In it's defense, Tsaravets was one of the largest and most important fortresses of the early castle age, though almost nothing of the original is still around. In Bulgaria's defense, we visited two other, much cooler fortresses in the country: Baba Vida, at a broad part of the Danube, and the incomparable, indescribable Belogradchik.
The old town is entirely ringed by an impressive, many-turreted wall. It's one of the last surviving, well-preserved town walls in northern Europe, and it looked especially good bedecked in festival lights. We were coming to the end of our first block of the trip, and were probably too worn out to put up a good post.
Away from the sweeping coast, the wine country and the glitz of Lisbon, Portugal's Alentejo backcountry is dry, hardscrabble and beautiful. Red-trunked cork trees shade skinny cattle and goats. There are bull-rings and whitewashed towns.

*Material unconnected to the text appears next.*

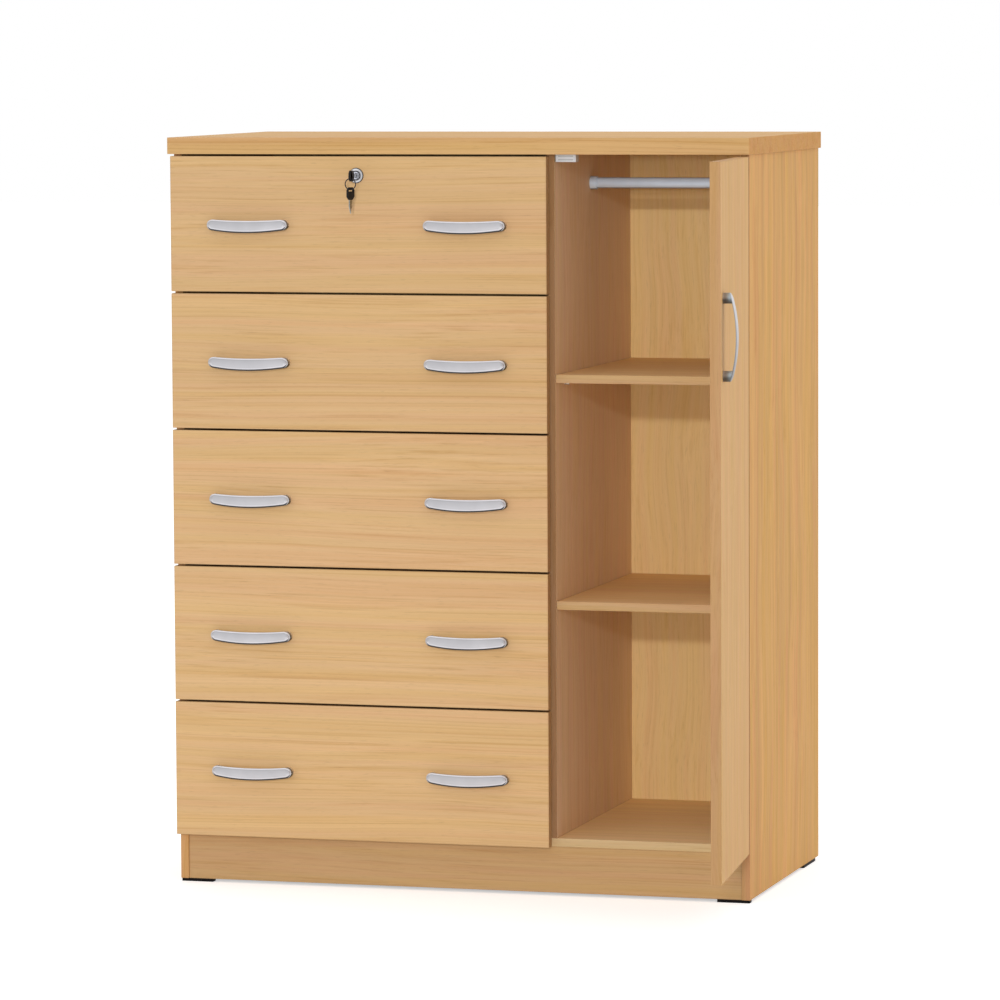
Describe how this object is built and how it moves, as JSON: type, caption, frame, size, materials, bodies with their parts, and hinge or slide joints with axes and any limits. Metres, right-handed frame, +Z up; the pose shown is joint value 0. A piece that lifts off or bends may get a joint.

Portugal has a long string of castles along its eastern border. We did a post about the pretty, tiled Castelo de Marvão, but neglected nearby Castelo de Vide. It was a little grubby, with trash in the corners and some half-hearted graffiti inside. But, when the Portuguese sun hit the walls, it attained a fiery glow.It was overcast and hot. We came upon the town while driving through the Hungarian Puszta, in the last days before we headed south for Croatia and the sea.
Sümeg was built quickly as central Europe was being swarmed by the Mongol horde. European castles in 1440 - especially this close to the Ottomans - were already being built with gunpowder in mind. Sümeg, though, was constructed in an older, squarer style. Apparently, it was just horsemen the Hungarians feared, not cannon fire.
Malta is full of quirks, and it barely surprised us to find the "largest cannon in the world" among Valletta's defenses. We put up a post about Victoria Citadella, on Gozo, but never did a proper write up on the capital.